Last April also saw ARDU carry out live drops of the US Air Force's Small Smart Bomb concept demonstrator. This weapon is intended for the F-22 and Joint Strike Fighter and will be carried in their internal bomb bays. On behalf of the US Air Force Research Laboratory at Eglin Air Force Base ARDU dropped them from the internal weapons bay of an F-111 in order to help evaluate the effect of high-speed air flow on bombs being ejected from an internal bay. The trial involved 20 sorties and 16 weapon drops over the Southern Ocean and also evaluated some innovative concepts for shielding the weapons from a high-speed airstream without compromising the aircraft's stealth characteristics.

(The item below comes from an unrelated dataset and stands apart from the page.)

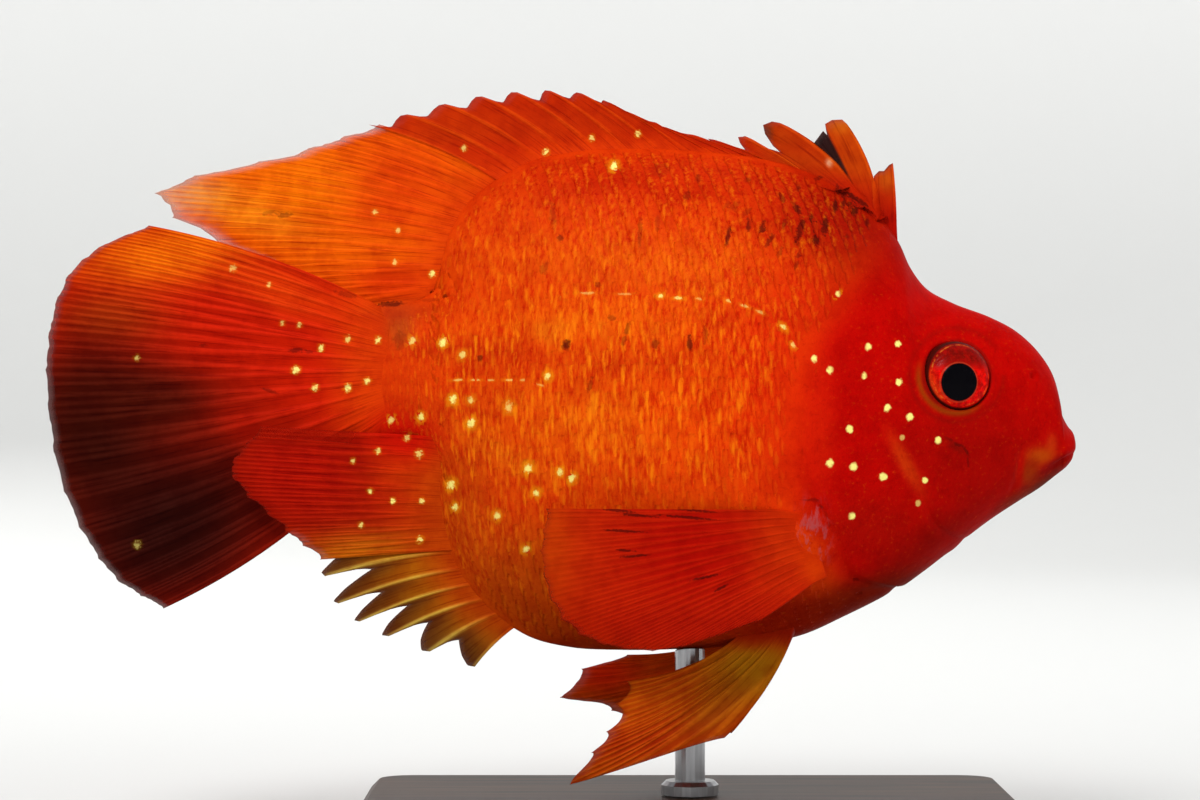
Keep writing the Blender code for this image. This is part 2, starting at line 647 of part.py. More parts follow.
def make_stand(grown):
    """A flat base with bevelled edges, and a rod with a collar that meets the belly."""
    corner = np.linspace(0, math.pi / 2, CORNER_STEPS)
    centre = (BASE_LENGTH / 2 - BASE_CORNER, BASE_WIDTH / 2 - BASE_CORNER)
    layers = [(0.0, 0.0), (0.0, BASE_HEIGHT - BASE_EDGE), (BASE_EDGE, BASE_HEIGHT)]
    points = []
    for inset, height in layers:
        for quarter in range(4):
            along = (1, -1, -1, 1)[quarter]
            across = (1, 1, -1, -1)[quarter]
            for angle in corner + quarter * math.pi / 2:
                points.append((along * centre[0] + (BASE_CORNER - inset) * math.cos(angle),
                               across * centre[1] + (BASE_CORNER - inset) * math.sin(angle), height))
    count = 4 * len(corner)
    faces = [list(range(count)), list(range(2 * count, 3 * count))]
    for ring in range(2):
        for place in range(count):
            first = ring * count + place
            second = ring * count + (place + 1) % count
            faces.append([first, second, second + count, first + count])
    base = make_object("stand_base", points, faces)
    foot = BASE_HEIGHT + GAP
    collar = foot + ROD_COLLAR_HEIGHT
    profile = [(ROD_COLLAR_RADIUS, foot), (ROD_COLLAR_RADIUS, collar - ROD_COLLAR_EDGE),
               (ROD_COLLAR_RADIUS - ROD_COLLAR_EDGE, collar), (ROD_RADIUS, collar), (ROD_RADIUS, ROD_TOP)]
    turn = 2 * math.pi / ROD_SIDES
    points = [(radius * math.cos(turn * place), radius * math.sin(turn * place), height)
              for radius, height in profile for place in range(ROD_SIDES)]
    faces = [list(range(ROD_SIDES))]
    faces.append(list(range((len(profile) - 1) * ROD_SIDES, len(profile) * ROD_SIDES)))
    for ring in range(len(profile) - 1):
        for place in range(ROD_SIDES):
            first = ring * ROD_SIDES + place
            second = ring * ROD_SIDES + (place + 1) % ROD_SIDES
            faces.append([first, second, second + ROD_SIDES, first + ROD_SIDES])
    rod = make_object("stand_rod", points, faces)
    combine(rod, "DIFFERENCE", grown)
    return {"stand_base": base, "stand_rod": rod}


def main():
    for leftover in list(bpy.data.objects):
        bpy.data.objects.remove(leftover)
    body = make_body("whole_body")
    grown = make_body("grown_body", grow=GAP)
    pieces = make_head_and_trunk(body)
    pieces.update(make_eyes(pieces["head"]))
    pieces.update(make_fins(grown))
    pieces.update(make_stand(grown))
    remove_object(body)
    remove_object(grown)
    for name, piece in pieces.items():
        finish(piece, LOOKS[name])


main()
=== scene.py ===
# Blood parrot cichlid on a plain stand: the looks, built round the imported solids.
# Shapes are worked out in millimetres, with the head to +X, the back to +Z and the right side to -Y.
import math

import bpy
import numpy as np
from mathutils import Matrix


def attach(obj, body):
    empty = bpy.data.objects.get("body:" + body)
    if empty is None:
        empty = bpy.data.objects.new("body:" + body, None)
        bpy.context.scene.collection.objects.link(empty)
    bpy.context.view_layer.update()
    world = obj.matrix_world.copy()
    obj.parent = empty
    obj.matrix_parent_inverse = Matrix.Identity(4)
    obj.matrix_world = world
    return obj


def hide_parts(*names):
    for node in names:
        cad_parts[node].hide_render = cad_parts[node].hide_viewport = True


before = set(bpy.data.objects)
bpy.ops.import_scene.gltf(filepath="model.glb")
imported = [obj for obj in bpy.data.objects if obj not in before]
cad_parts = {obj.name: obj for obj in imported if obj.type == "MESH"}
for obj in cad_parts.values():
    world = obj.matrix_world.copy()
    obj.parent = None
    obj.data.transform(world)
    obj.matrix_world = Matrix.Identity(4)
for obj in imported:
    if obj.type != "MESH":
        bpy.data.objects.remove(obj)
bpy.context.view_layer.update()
mm = 0.001
rng = np.random.default_rng(11)
print("frame loaded:", len(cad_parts), "nodes")

# The photograph's camera: level, square to the fish's right side. Marks on the fish are placed by
# photo pixels, and photoPlace() says which pixel shows a point of the fish.
photo = {"width": 1200, "height": 800, "mmPerPixel": 0.146, "distance": 500.0,
         "centreX": -13.14, "centreZ": 65.8}


def photoPlace(points, mirrored=True):
    # pixel = photo centre + (place - camera axis) * distance / depth / mm per pixel.
    # Mirrored, a point of the left side gets the place of its twin on the right.
    depth = photo["distance"] + (-np.abs(points[..., 1]) if mirrored else points[..., 1])
    scale = photo["distance"] / depth / photo["mmPerPixel"]
    across = photo["width"] / 2 + (points[..., 0] - photo["centreX"]) * scale
    down = photo["height"] / 2 - (points[..., 2] - photo["centreZ"]) * scale
    return np.stack([across, down], axis=-1)


def fromPhoto(places, y):
    # The point at depth y that the photo shows at a pixel: photoPlace() turned round.
    places = np.asarray(places, float)
    y = np.broadcast_to(np.asarray(y, float), places.shape[:-1])
    scale = photo["mmPerPixel"] * (photo["distance"] + y) / photo["distance"]
    x = photo["centreX"] + (places[..., 0] - photo["width"] / 2) * scale
    z = photo["centreZ"] + (photo["height"] / 2 - places[..., 1]) * scale
    return np.stack([x, y, z], axis=-1)


def splineAt(knots, values, at):
    # Cubic Hermite pieces through the values, with the gradients at the knots as slopes.
    knots, values, at = (np.asarray(part, float) for part in (knots, values, at))
    slopes = np.gradient(values, knots, axis=0)
    left = np.clip(np.searchsorted(knots, at, side="right") - 1, 0, len(knots) - 2)
    step = (knots[left + 1] - knots[left])[:, None]
    t = (at - knots[left])[:, None] / step
    start = (1 + 2 * t) * (1 - t) ** 2 * values[left] + t * (1 - t) ** 2 * step * slopes[left]
    end = t * t * (3 - 2 * t) * values[left + 1] - t * t * (1 - t) * step * slopes[left + 1]
    return start + end


def smoothLine(points, count):
    # That cubic through points in any number of dimensions, read at even steps of its chord length.
    points = np.asarray(points, float)
    along = np.concatenate([[0], np.cumsum(np.linalg.norm(np.diff(points, axis=0), axis=1))])
    return splineAt(along, points, np.linspace(0, along[-1], count))


def rise(low, high, value):
    # 0 up to low and 1 from high on, with 3t^2 - 2t^3 between; low may be the larger of the two.
    t = np.clip((value - low) / (high - low), 0, 1)
    return t * t * (3 - 2 * t)


def bell(value, width):
    # e to the power of minus (value / width) squared.
    return np.exp(-(value / width) ** 2)


def lineOffset(places, line, count=60):
    # Distance of each place from a line, positive to the head's side of one walked downwards in the
    # photo, and how far along the line (0 to 1) its nearest point lies.
    line = smoothLine(line, count)
    best = np.full(places.shape[:-1], 1e9)
    signed = np.zeros(places.shape[:-1])
    share = np.zeros(places.shape[:-1])
    for index in range(count - 1):
        start, step = line[index], line[index + 1] - line[index]
        offset = places - start
        t = np.clip(offset @ step / (step @ step), 0, 1)
        away = offset - t[..., None] * step
        distance = np.linalg.norm(away, axis=-1)
        side = np.where(step[1] * offset[..., 0] - step[0] * offset[..., 1] >= 0, 1, -1)
        nearer = distance < best
        best = np.where(nearer, distance, best)
        signed = np.where(nearer, side * distance, signed)
        share = np.where(nearer, (index + t) / (count - 1), share)
    return signed, share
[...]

This is the kind of demanding, precise non standard modifications, aircraft stores clearance and flight test work at which ARDU has excelled over the years. But to maintain that excellence in the future will require investment in new equipment and facilities, and most crucially in the Woomera Instrumented Range (WIR).

The current instrumentation and sensor suite at the WIR is unsuitable for long-term use, Skidmore told ADM, and ARDU and DG Aerospace Development are studying long-term requirements for air weapons range and broader T&E capabilities. This process runs parallel with the commercialisation program for the Woomera complex, and the eventual selection of a private sector operator of the Woomera area may provide additional options for the future evolution of the WIR.

ARDU would welcome a partnership with industry to make the entire Woomera complex, including the WIR, sustainable, Skidmore says, but the WIR upgrade is still very much a separate issue from the commercialisation process.